Repeat exactly the lines from the start through the line with "return relief *", both ends included.

───

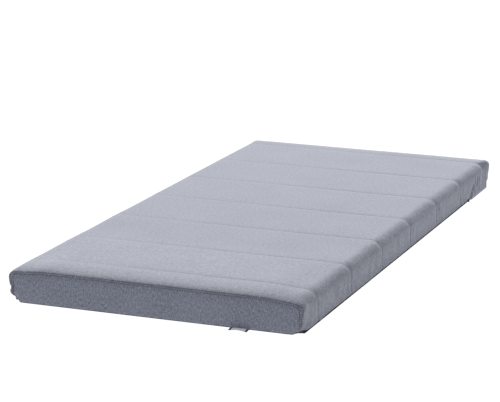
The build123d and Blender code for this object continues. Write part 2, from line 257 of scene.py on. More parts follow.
def zip_end_folds(x, y, z):
    """Folds that fan up the right side from the closed end of the zip."""
    relief = np.zeros(np.broadcast(y, z).shape)
    for offset, lean, bottom, top, depth, width in (
        (0.000, 1.15, 0.000, 0.066, 0.0036, 0.0065),
        (0.058, 0.25, 0.012, 0.084, 0.0022, 0.0055),
        (0.088, 0.30, 0.026, 0.080, 0.0026, 0.0060),
        (0.125, 0.05, 0.010, 0.078, 0.0013, 0.0070),
    ):
        line = ZIP_END_Y + offset + lean * z
        along = smooth(bottom, bottom + 0.012, z) * (1 - smooth(top - 0.022, top, z))
        relief -= depth * bump(y - line, width) * along
        relief += 0.6 * depth * bump(y - line - 1.8 * width, width) * along
    return relief * smooth(HALF_W - 0.05, HALF_W - 0.02, x)


def cover_points(u, t, slack):
    """Places and normals of the cover's outer face at stations u and t."""
    y, turn, tuck = along_bed(t)
    x, z, normal_x, normal_z, arc = section(u, y)
    inwards = roll_depth(u) * (1 - np.cos(turn)) + SEAM_TUCK * np.sin(tuck)
    tilt = turn + tuck
    place = np.stack([x - normal_x * inwards, y, z - normal_z * inwards], -1)
    normal = np.stack(
        [normal_x * np.cos(tilt), np.sign(t) * np.sin(tilt), normal_z * np.cos(tilt)], -1
    )
    on_fold = 1 - smooth(3.0, 3.25, np.abs(u))
    relief = quilting_relief(arc, y, z) + slack_relief(arc, y, z) + side_bulge(u, y, z)
    relief += zip_end_folds(x, y, z) + foam_joint_crease(x, y, z) * (z < 0.08) + slack
    relief = relief * on_fold * (1 - smooth(1.6, 2.6, np.abs(t)))
    return draw_in_corners(place + normal * relief[..., None]), normal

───

▸ Answer to the problem
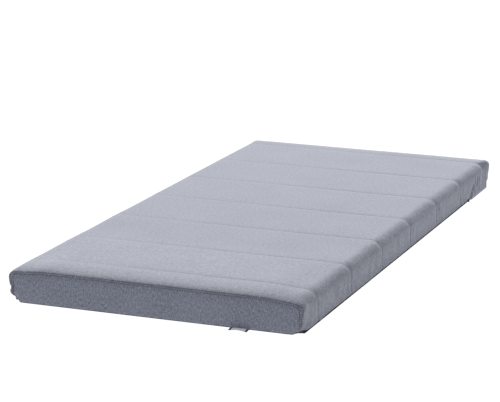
The build123d and Blender code for this object continues. Write part 2, from line 257 of scene.py on. More parts follow.
def zip_end_folds(x, y, z):
    """Folds that fan up the right side from the closed end of the zip."""
    relief = np.zeros(np.broadcast(y, z).shape)
    for offset, lean, bottom, top, depth, width in (
        (0.000, 1.15, 0.000, 0.066, 0.0036, 0.0065),
        (0.058, 0.25, 0.012, 0.084, 0.0022, 0.0055),
        (0.088, 0.30, 0.026, 0.080, 0.0026, 0.0060),
        (0.125, 0.05, 0.010, 0.078, 0.0013, 0.0070),
    ):
        line = ZIP_END_Y + offset + lean * z
        along = smooth(bottom, bottom + 0.012, z) * (1 - smooth(top - 0.022, top, z))
        relief -= depth * bump(y - line, width) * along
        relief += 0.6 * depth * bump(y - line - 1.8 * width, width) * along
    return relief * smooth(HALF_W - 0.05, HALF_W - 0.02, x)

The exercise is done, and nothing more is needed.